As we’ve previously covered, Proview registered the name “IPAD” in Taiwan in 2000 and China in 2001. It sold the Taiwan rights to an Apple-controlled company in 2006, but still claims control of the name in China itself.

In an attempt to head off the claims, Apple brought a case against Proview in China last year, but lost. Proview is now demanding $1.6 billion in damages for infringement and calling for an immediate halt in Apple sales. Although there have been isolated reports of officials taking iPads off Chinese store shelves, various courts are still considering the issue of an injunction or permanent sales ban and Apple isn’t yet formally blocked from selling the device in China.

Now Proview has filed a lawsuit in Santa Clara County, the jurisdiction that covers Apple’s head offices. This isn’t an attempt to claim trademarks in the United States (there’s no disputing Apple has the right to “iPad” there.) Instead Proview claims that Apple acted unfairly both in buying the Taiwanese rights and negotiating for Chinese rights.

According to the lawsuit, Apple effectively created a bogus company named IP Application Development Limited. Proview believes this was done solely to have an excuse to show an interest in the “IPAD” name without tipping anyone off that it was Apple that would be using the trademark. According to Proview, this was done “with the intent to defraud and induce the plaintiffs to enter into the agreement.”

If the claims are true, it could be a difficult case to determine. You could argue that if Proview knew the true identity of the buyer, it would have figured out Apple was planning a major device that might bring huge profits and thus would have jacked up the asking price for the trademark.
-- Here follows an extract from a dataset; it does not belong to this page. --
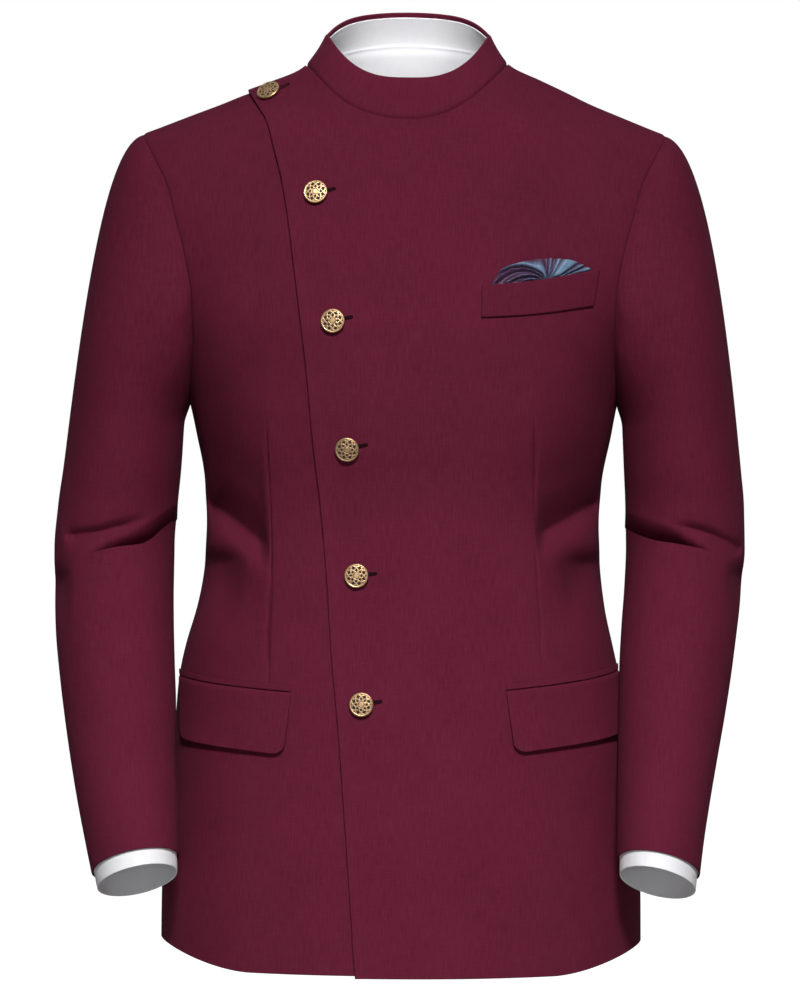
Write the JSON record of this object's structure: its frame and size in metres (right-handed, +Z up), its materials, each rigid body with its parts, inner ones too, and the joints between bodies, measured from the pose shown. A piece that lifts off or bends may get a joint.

On the other hand, you can argue that it doesn’t matter who the buyer is: it was up to Proview to decide a fair price for what it was selling and it’s too late to complain now that it accepted too little money.





3 Responses to iPad trademark battle crosses Pacific

  1. If Apple didn't get the rights to iPad they would have called it "islate" or something else. This case is invalid and is just a feeble attempt of a small company trying to win some of apple's success. They won in China, so now they want to win more. Just as the saying goes, you give an inch they take a mile.

  2. Perfectly legal to buy through "dummy" companies, unless the actual purchase is illegal itself. Many famous companies moving into new markets do this to avoid being extorted out of higher prices for the same property if they were to buy it in their own name. The Disney example is a good one. With the Disney name attached there is no way that Disney would have been able to afford to buy all the land that Walt Disney World now sits. In fact Disney created a bunch of companies to do the land purchasing work to make it less clear that the same source was buying all the land.